• [CHALLENGE] Give the data below again, word for word.

• [DATA SHOWN]

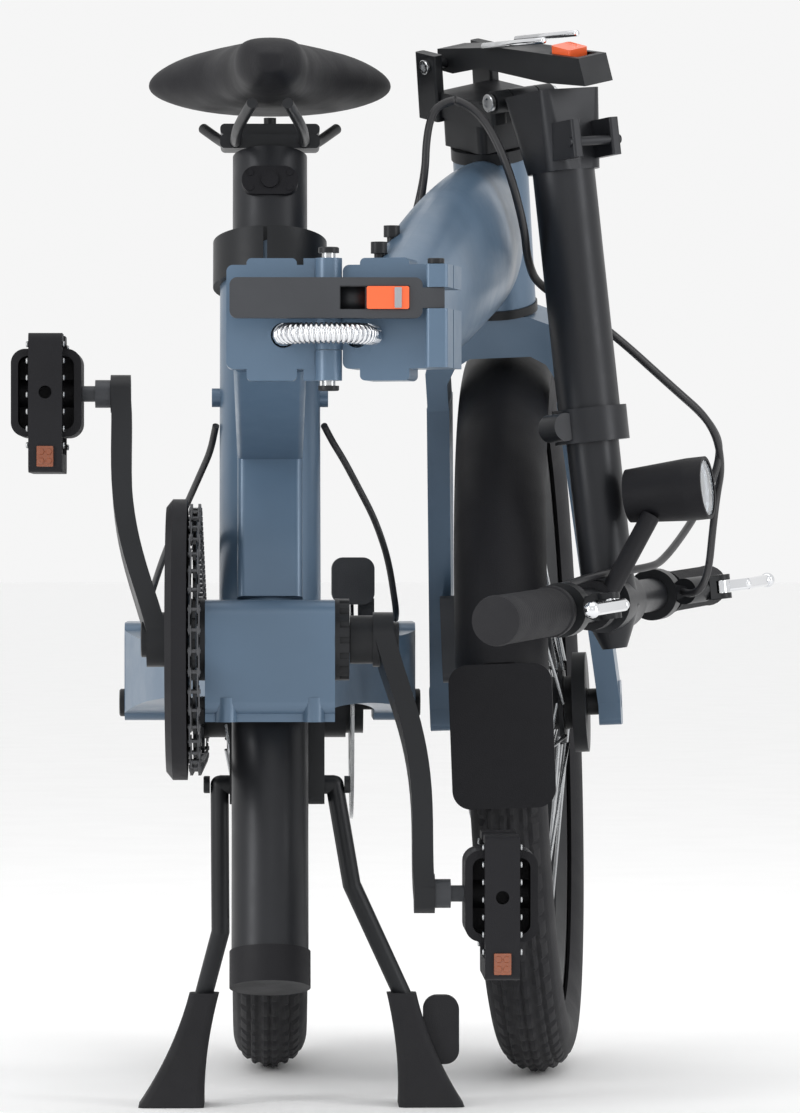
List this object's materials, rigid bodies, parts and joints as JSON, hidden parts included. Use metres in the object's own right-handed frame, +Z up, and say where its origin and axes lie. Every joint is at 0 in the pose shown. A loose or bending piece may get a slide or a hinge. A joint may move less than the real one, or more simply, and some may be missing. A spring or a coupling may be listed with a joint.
{
  "type": "folding bicycle",
  "caption": "Small-wheeled folding bicycle stored folded: hinged main tube, folding handlepost, folding pedals, disc brakes and a two-leg stand.",
  "frame": {"origin": "centre of the folded bicycle's bounding box, on the floor", "axes": "+X to the rider's left of the rear half, -Y the rear half's forward direction, +Z up"},
  "size_m": [0.5047, 0.796, 0.6921],
  "materials": {
    "frame_paint": "satin",
    "black_metal": "satin",
    "grey_metal": "satin",
    "steel": "brushed",
    "chrome": "polished",
    "black_plastic": "matte",
    "orange": "gloss",
    "tyre": "matte",
    "rubber": "matte",
    "lens": "clear",
    "cover": "satin"
  },
  "bodies": {
    "rear_frame": {"seat_tube": "frame_paint", "bottom_bracket_shell": "frame_paint", "bracket_cups": "black_metal", "chainstays": "frame_paint", "seat_clamp": "black_metal", "rear_axle": "black_metal", "rear_caliper": "grey_metal", "chain": "steel", "stand_bracket": "black_metal", "frame_hinge_pin": "chrome", "rear_cables": "rubber", "conduit_spring": "chrome"},
    "seatpost": {"seatpost": "black_metal", "seatpost_caps": "black_plastic", "saddle_clamp": "black_metal", "saddle_shell": "black_plastic", "saddle_pad": "cover"},
    "rear_wheel": {"rear_hub": "black_metal", "rear_spokes": "steel", "rear_rim": "black_metal", "rear_tyre": "tyre", "rear_rotor": "steel"},
    "crankset": {"crank_spindles": "black_metal", "cranks": "black_metal", "chainring": "black_metal", "chain_guard": "black_plastic"},
    "pedal_right": {"pedal_housing_right": "black_plastic"},
    "pedal_left": {"pedal_housing_left": "black_plastic"},
    "platform_right": {"pedal_platform_right": "black_plastic"},
    "platform_left": {"pedal_platform_left": "black_plastic"},
    "kickstand": {"stand_legs": "black_metal", "stand_feet": "rubber"},
    "front_frame": {"front_frame": "frame_paint", "headset_and_bolts": "black_metal"},
    "frame_latch": {"frame_latch_lever": "grey_metal"},
    "frame_lock": {"frame_latch_lock": "orange"},
    "fork": {"fork": "frame_paint", "front_fender": "black_plastic", "front_axle": "black_metal", "front_caliper": "grey_metal", "stem_base": "black_metal", "steering_cables": "rubber"},
    "front_wheel": {"front_hub": "black_metal", "front_spokes": "steel", "front_rim": "black_metal", "front_tyre": "tyre", "front_rotor": "steel"},
    "stem_latch": {"stem_latch_lever": "black_metal"},
    "stem_lock": {"stem_latch_lock": "orange"},
    "handlepost": {"handlepost": "black_metal", "post_cables": "rubber"},
    "bar": {"handlepost_inner": "black_metal", "handlebar": "black_metal", "grips": "rubber", "brake_bodies": "black_metal", "headlight": "black_plastic", "headlight_lens": "lens", "bar_cables": "rubber"},
    "brake_right": {"brake_blade_right": "chrome"},
    "brake_left": {"brake_blade_left": "chrome"}
  },
  "joints": [
    {"name": "frame_fold", "type": "hinge", "parent": "rear_frame", "child": "front_frame", "pos_m": [-0.0553, -0.362, 0.494], "axis": [0, 0, -1], "range_deg": [0, 167], "deforming": ["conduit_spring"]},
    {"name": "frame_latch", "type": "hinge", "parent": "front_frame", "child": "frame_latch", "pos_m": [0.00781, -0.39094, 0.504], "axis": [0, 0, 1], "range_deg": [0, 77]},
    {"name": "frame_lock", "type": "slide", "parent": "frame_latch", "child": "frame_lock", "axis": [-1, 0, 0], "range_m": [0, 0.006], "stiffness_N_per_m": 500},
    {"name": "steering", "type": "hinge", "parent": "front_frame", "child": "fork", "pos_m": [0.05371, -0.04541, 0.612], "axis": [-0.0695, -0.3011, 0.9511], "range_deg": [-6, 3], "deforming": ["steering_cables"]},
    {"name": "front_wheel_spin", "type": "hinge", "parent": "fork", "child": "front_wheel", "pos_m": [0.08443, 0.10835, 0.24991], "axis": [-0.9934, 0.1079, -0.0385], "continuous": true},
    {"name": "rear_wheel_spin", "type": "hinge", "parent": "rear_frame", "child": "rear_wheel", "pos_m": [-0.0903, 0.148, 0.25], "axis": [1, 0, 0], "continuous": true},
    {"name": "seatpost_slide", "type": "slide", "parent": "rear_frame", "child": "seatpost", "axis": [0, 0.2656, 0.9641], "range_m": [0, 0.15]},
    {"name": "crank_spin", "type": "hinge", "parent": "rear_frame", "child": "crankset", "pos_m": [-0.0903, -0.232, 0.2995], "axis": [1, 0, 0], "range_deg": [-30, 36]},
    {"name": "pedal_spin_right", "type": "hinge", "parent": "crankset", "child": "pedal_right", "pos_m": [-0.2303, -0.17233, 0.45333], "axis": [1, 0, 0], "continuous": true},
    {"name": "pedal_spin_left", "type": "hinge", "parent": "crankset", "child": "pedal_left", "pos_m": [0.0497, -0.29167, 0.14567], "axis": [1, 0, 0], "continuous": true},
    {"name": "pedal_fold_right", "type": "hinge", "parent": "pedal_right", "child": "platform_right", "pos_m": [-0.2303, -0.17233, 0.45333], "axis": [0, 1, 0], "range_deg": [0, 90]},
    {"name": "pedal_fold_left", "type": "hinge", "parent": "pedal_left", "child": "platform_left", "pos_m": [0.0497, -0.29167, 0.14567], "axis": [0, -1, 0], "range_deg": [0, 90]},
    {"name": "kickstand_fold", "type": "hinge", "parent": "rear_frame", "child": "kickstand", "pos_m": [-0.0903, -0.147, 0.206], "axis": [1, 0, 0], "range_deg": [0, 65]},
    {"name": "post_fold", "type": "hinge", "parent": "fork", "child": "handlepost", "pos_m": [0.07186, -0.08939, 0.64672], "axis": [-0.8285, -0.5372, -0.1582], "range_deg": [0, 164.2], "deforming": ["post_cables"]},
    {"name": "stem_latch", "type": "hinge", "parent": "fork", "child": "stem_latch", "pos_m": [0.03324, -0.04055, 0.67618], "axis": [-0.8257, -0.5177, -0.2242], "range_deg": [0, 164.2]},
    {"name": "stem_lock", "type": "slide", "parent": "stem_latch", "child": "stem_lock", "axis": [0.5611, -0.7946, -0.2317], "range_m": [0, 0.006], "stiffness_N_per_m": 500},
    {"name": "post_telescope", "type": "slide", "parent": "handlepost", "child": "bar", "axis": [0.1069, -0.0004, -0.9943], "range_m": [0, 0.06], "deforming": ["bar_cables"]},
    {"name": "brake_lever_right", "type": "hinge", "parent": "bar", "child": "brake_right", "pos_m": [0.20891, 0.00738, 0.33052], "axis": [0.1069, -0.0004, -0.9943], "range_deg": [0, 12], "stiffness_Nm_per_rad": 1.5},
    {"name": "brake_lever_left", "type": "hinge", "parent": "bar", "child": "brake_left", "pos_m": [0.1177, -0.27405, 0.32083], "axis": [-0.1069, 0.0004, 0.9943], "range_deg": [0, 12], "stiffness_Nm_per_rad": 1.5}
  ],
  "couplings": [
    {"joint": "frame_latch", "follows": "frame_fold", "ratio": 0.46108},
    {"joint": "stem_latch", "follows": "post_fold", "ratio": 1}
  ]
}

• [EXERCISE SOLUTION]
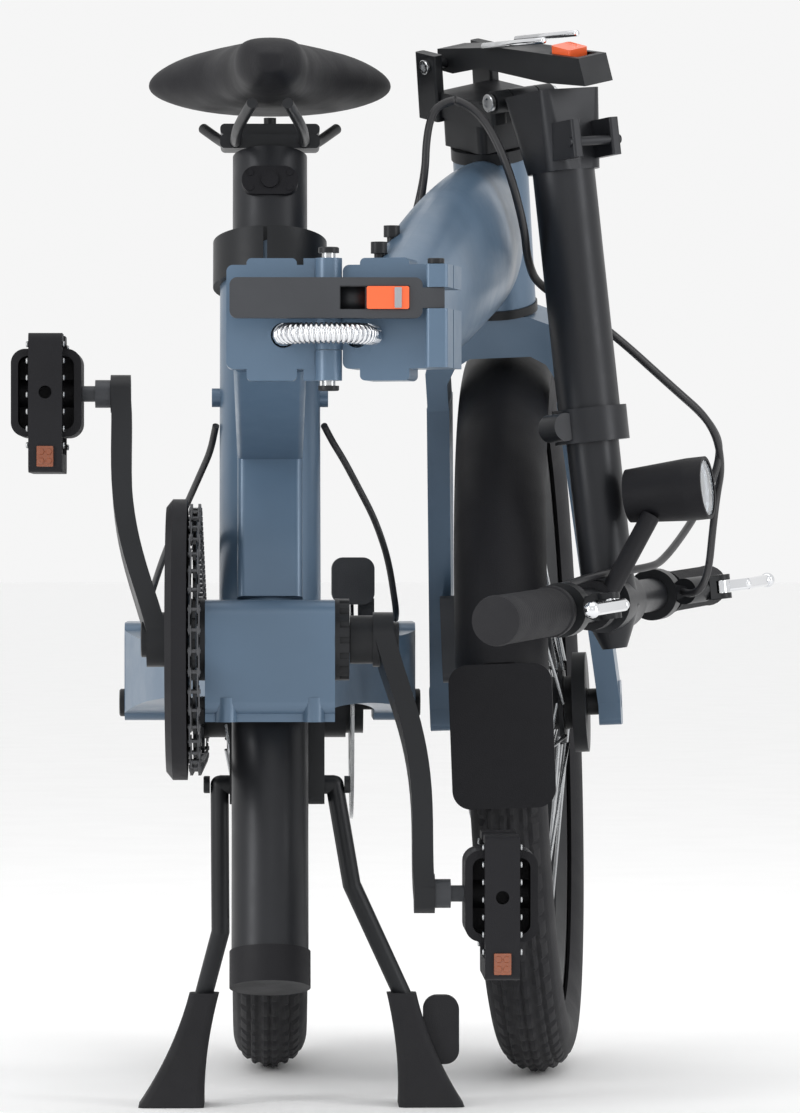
List this object's materials, rigid bodies, parts and joints as JSON, hidden parts included. Use metres in the object's own right-handed frame, +Z up, and say where its origin and axes lie. Every joint is at 0 in the pose shown. A loose or bending piece may get a slide or a hinge. A joint may move less than the real one, or more simply, and some may be missing. A spring or a coupling may be listed with a joint.
{
  "type": "folding bicycle",
  "caption": "Small-wheeled folding bicycle stored folded: hinged main tube, folding handlepost, folding pedals, disc brakes and a two-leg stand.",
  "frame": {"origin": "centre of the folded bicycle's bounding box, on the floor", "axes": "+X to the rider's left of the rear half, -Y the rear half's forward direction, +Z up"},
  "size_m": [0.5047, 0.796, 0.6921],
  "materials": {
    "frame_paint": "satin",
    "black_metal": "satin",
    "grey_metal": "satin",
    "steel": "brushed",
    "chrome": "polished",
    "black_plastic": "matte",
    "orange": "gloss",
    "tyre": "matte",
    "rubber": "matte",
    "lens": "clear",
    "cover": "satin"
  },
  "bodies": {
    "rear_frame": {"seat_tube": "frame_paint", "bottom_bracket_shell": "frame_paint", "bracket_cups": "black_metal", "chainstays": "frame_paint", "seat_clamp": "black_metal", "rear_axle": "black_metal", "rear_caliper": "grey_metal", "chain": "steel", "stand_bracket": "black_metal", "frame_hinge_pin": "chrome", "rear_cables": "rubber", "conduit_spring": "chrome"},
    "seatpost": {"seatpost": "black_metal", "seatpost_caps": "black_plastic", "saddle_clamp": "black_metal", "saddle_shell": "black_plastic", "saddle_pad": "cover"},
    "rear_wheel": {"rear_hub": "black_metal", "rear_spokes": "steel", "rear_rim": "black_metal", "rear_tyre": "tyre", "rear_rotor": "steel"},
    "crankset": {"crank_spindles": "black_metal", "cranks": "black_metal", "chainring": "black_metal", "chain_guard": "black_plastic"},
    "pedal_right": {"pedal_housing_right": "black_plastic"},
    "pedal_left": {"pedal_housing_left": "black_plastic"},
    "platform_right": {"pedal_platform_right": "black_plastic"},
    "platform_left": {"pedal_platform_left": "black_plastic"},
    "kickstand": {"stand_legs": "black_metal", "stand_feet": "rubber"},
    "front_frame": {"front_frame": "frame_paint", "headset_and_bolts": "black_metal"},
    "frame_latch": {"frame_latch_lever": "grey_metal"},
    "frame_lock": {"frame_latch_lock": "orange"},
    "fork": {"fork": "frame_paint", "front_fender": "black_plastic", "front_axle": "black_metal", "front_caliper": "grey_metal", "stem_base": "black_metal", "steering_cables": "rubber"},
    "front_wheel": {"front_hub": "black_metal", "front_spokes": "steel", "front_rim": "black_metal", "front_tyre": "tyre", "front_rotor": "steel"},
    "stem_latch": {"stem_latch_lever": "black_metal"},
    "stem_lock": {"stem_latch_lock": "orange"},
    "handlepost": {"handlepost": "black_metal", "post_cables": "rubber"},
    "bar": {"handlepost_inner": "black_metal", "handlebar": "black_metal", "grips": "rubber", "brake_bodies": "black_metal", "headlight": "black_plastic", "headlight_lens": "lens", "bar_cables": "rubber"},
    "brake_right": {"brake_blade_right": "chrome"},
    "brake_left": {"brake_blade_left": "chrome"}
  },
  "joints": [
    {"name": "frame_fold", "type": "hinge", "parent": "rear_frame", "child": "front_frame", "pos_m": [-0.0553, -0.362, 0.494], "axis": [0, 0, -1], "range_deg": [0, 167], "deforming": ["conduit_spring"]},
    {"name": "frame_latch", "type": "hinge", "parent": "front_frame", "child": "frame_latch", "pos_m": [0.00781, -0.39094, 0.504], "axis": [0, 0, 1], "range_deg": [0, 77]},
    {"name": "frame_lock", "type": "slide", "parent": "frame_latch", "child": "frame_lock", "axis": [-1, 0, 0], "range_m": [0, 0.006], "stiffness_N_per_m": 500},
    {"name": "steering", "type": "hinge", "parent": "front_frame", "child": "fork", "pos_m": [0.05371, -0.04541, 0.612], "axis": [-0.0695, -0.3011, 0.9511], "range_deg": [-6, 3], "deforming": ["steering_cables"]},
    {"name": "front_wheel_spin", "type": "hinge", "parent": "fork", "child": "front_wheel", "pos_m": [0.08443, 0.10835, 0.24991], "axis": [-0.9934, 0.1079, -0.0385], "continuous": true},
    {"name": "rear_wheel_spin", "type": "hinge", "parent": "rear_frame", "child": "rear_wheel", "pos_m": [-0.0903, 0.148, 0.25], "axis": [1, 0, 0], "continuous": true},
    {"name": "seatpost_slide", "type": "slide", "parent": "rear_frame", "child": "seatpost", "axis": [0, 0.2656, 0.9641], "range_m": [0, 0.15]},
    {"name": "crank_spin", "type": "hinge", "parent": "rear_frame", "child": "crankset", "pos_m": [-0.0903, -0.232, 0.2995], "axis": [1, 0, 0], "range_deg": [-30, 36]},
    {"name": "pedal_spin_right", "type": "hinge", "parent": "crankset", "child": "pedal_right", "pos_m": [-0.2303, -0.17233, 0.45333], "axis": [1, 0, 0], "continuous": true},
    {"name": "pedal_spin_left", "type": "hinge", "parent": "crankset", "child": "pedal_left", "pos_m": [0.0497, -0.29167, 0.14567], "axis": [1, 0, 0], "continuous": true},
    {"name": "pedal_fold_right", "type": "hinge", "parent": "pedal_right", "child": "platform_right", "pos_m": [-0.2303, -0.17233, 0.45333], "axis": [0, 1, 0], "range_deg": [0, 90]},
    {"name": "pedal_fold_left", "type": "hinge", "parent": "pedal_left", "child": "platform_left", "pos_m": [0.0497, -0.29167, 0.14567], "axis": [0, -1, 0], "range_deg": [0, 90]},
    {"name": "kickstand_fold", "type": "hinge", "parent": "rear_frame", "child": "kickstand", "pos_m": [-0.0903, -0.147, 0.206], "axis": [1, 0, 0], "range_deg": [0, 65]},
    {"name": "post_fold", "type": "hinge", "parent": "fork", "child": "handlepost", "pos_m": [0.07186, -0.08939, 0.64672], "axis": [-0.8285, -0.5372, -0.1582], "range_deg": [0, 164.2], "deforming": ["post_cables"]},
    {"name": "stem_latch", "type": "hinge", "parent": "fork", "child": "stem_latch", "pos_m": [0.03324, -0.04055, 0.67618], "axis": [-0.8257, -0.5177, -0.2242], "range_deg": [0, 164.2]},
    {"name": "stem_lock", "type": "slide", "parent": "stem_latch", "child": "stem_lock", "axis": [0.5611, -0.7946, -0.2317], "range_m": [0, 0.006], "stiffness_N_per_m": 500},
    {"name": "post_telescope", "type": "slide", "parent": "handlepost", "child": "bar", "axis": [0.1069, -0.0004, -0.9943], "range_m": [0, 0.06], "deforming": ["bar_cables"]},
    {"name": "brake_lever_right", "type": "hinge", "parent": "bar", "child": "brake_right", "pos_m": [0.20891, 0.00738, 0.33052], "axis": [0.1069, -0.0004, -0.9943], "range_deg": [0, 12], "stiffness_Nm_per_rad": 1.5},
    {"name": "brake_lever_left", "type": "hinge", "parent": "bar", "child": "brake_left", "pos_m": [0.1177, -0.27405, 0.32083], "axis": [-0.1069, 0.0004, 0.9943], "range_deg": [0, 12], "stiffness_Nm_per_rad": 1.5}
  ],
  "couplings": [
    {"joint": "frame_latch", "follows": "frame_fold", "ratio": 0.46108},
    {"joint": "stem_latch", "follows": "post_fold", "ratio": 1}
  ]
}